O Sesi já tinha o estudante como protagonista e dava atenção ao projeto de vida? Como recebeu a proposta do Novo Ensino Médio?

Quando a gente olha a formulação final da Base Nacional Comum Curricular (BNCC) para o Ensino Médio, vê que o Sesi já tinha se antecipado. Nosso currículo já é 50% dedicado a matemática e ciências da natureza, identificando ali uma trilha ou itinerário. Ao mesmo tempo, quando temos link com o mundo do trabalho, pela parceria com o Senai, temos ali outro percurso.

Lá em 2013, quando sonhamos com essa escola, já tínhamos um desenho que se mostrou muito próximo ao que a BNCC está propondo. O que cabe ao Sesi, neste momento, são muito mais ajustes de formas do que de conteúdos. A carga horária estendida, o Sesi faz muito mais: temos 4,5 mil horas de Ensino Médio, quando estão previstas pelo menos 3 mil.

Quanto ao projeto de vida, não trabalhamos com este nome, mas já tínhamos em 2014 a figura do professor articulador, que ajuda o aluno a fazer o desenho da trajetória escolar no primeiro ano. No segundo, leva a entender a relação da formação com o contexto em que vive e, no terceiro, definir os caminhos que vai seguir. É mais uma formalidade de nomes.

Como aparece a inovação nas escolas do Sesi?

Nosso compromisso é que todos os componentes curriculares façam essa relação com o uso da tecnologia. Então, o aluno desde o primeiro dia de aula começa a trabalhar com os professores olhando a perspectiva do uso disso. Temos laboratórios com uma série de ferramentas, impressora 3D, cortador a laser, computadores, kits de robótica, coisas que vão permitir que os alunos, fazendo aula de artes, trabalhem ângulos, por exemplo, tendo dupla docência. Às vezes são dois professores dentro do laboratório, ajudando a verificar os recursos tecnológicos que podem ser utilizados.

Quais as dicas para quem quer fazer um ensino inovador?

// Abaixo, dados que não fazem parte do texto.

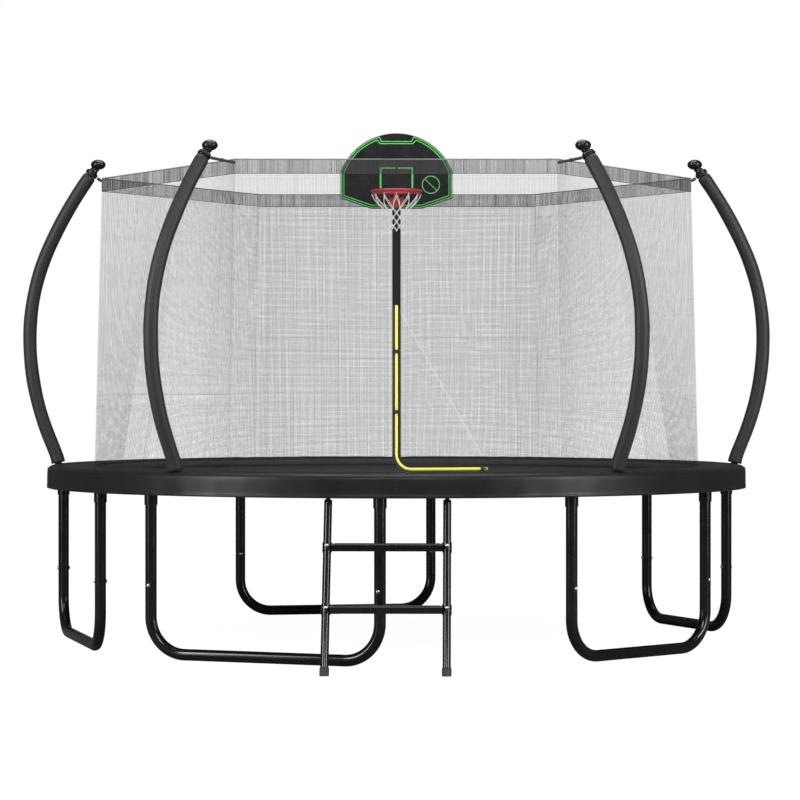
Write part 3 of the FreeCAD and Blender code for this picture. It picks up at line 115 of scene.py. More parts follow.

Não existe nada mais inovador do que um ensino que promova realmente uma aprendizagem significativa e que permita que neste processo a criatividade do aluno seja considerada. Essa criatividade, em tempos que estamos vivendo, no século XXI, tem necessidade de ser enriquecida com instrumentos que são do dia a dia dos nossos jovens e, por isso, o uso de diferentes recursos tecnológicos. Hoje, a escola se prende em seus objetivos e esquece um ator importante, que é o aluno, e que também tem seus objetivos. A inovação está em combinar os objetivos dos dois.

Que tendências você aponta para a educação nos próximos anos?

O caminho que a educação está tomando é o de construir conceitos que permitam a aplicabilidade em diferentes espaços de vida. Cada vez temos nos distanciado mais do ensino passo a passo para trabalharmos com raciocínios analíticos. A análise dos fenômenos e como eles se relacionam com grandes conceitos.

A tendência é mesclar o ensino presencial com um modelo que busque os recursos do conhecimento que não estão com o professor. Uma educação mais phygital, em que o aluno tem o professor próximo para entender determinado fenômeno, mas as especificidades sobre ele são vistas via web.

O momento é de abrir a escola para outros mundos via web, mas não abrir mão do professor como sujeito que vai ajudar, fazer a mediação e a construção de raciocínio analítico – para que o aluno consiga entender o que ele quer, para buscar em lugares mais corretos e entender o que está recebendo. É assim que nós, cidadãos, vamos viver, então acho que é para esse lado que a educação vai caminhar.

O potencial das saídas pedagógicas: um case prático  do Sesi
Sônia Bier fala dos diversos resultados que apenas uma visita rendeu:

“Fomos a um determinado local, com muitas plantas sobre um lago. A pessoa que estava conversando com os alunos explicou que o problema era que não penetrava sol e isso causava um cheiro ruim, podridão ali embaixo. Os alunos, ao voltarem para a escola, começaram a estudar o desenvolvimento dessas plantas e o que poderiam fazer a respeito. Tiveram a ideia de um braço robótico para tirar as plantas, com custo viável, e apresentaram a solução. O pessoal disse ‘beleza, mas o que eu faço com as plantas que tirei?’

Então, os alunos voltam e começam a pensar no que podem fazer, se dão conta que pode virar um excelente adubo – e eles querem criar uma horta dentro da escola, porque também estavam estudando alimentação saudável. Transformam as plantas em adubo e começam a fazer a horta dentro da escola, usando conceitos de geometria e tudo mais. Aí se dão conta que vão entrar em férias. Quem vai molhar a horta? Acabaram desenvolvendo, no FabLearn, um medidor de umidade do terreno para saber quando estava na época de molhar as plantas. E controlavam de casa, por computador, o momento de ir lá. Fizeram uma escala e foram molhando a horta.

Ou seja: os problemas são trazidos por perguntas estruturantes, diminuídos e especificados por grupos, ou mesmo pelos alunos, ao perceberem as necessidades da comunidade em volta.”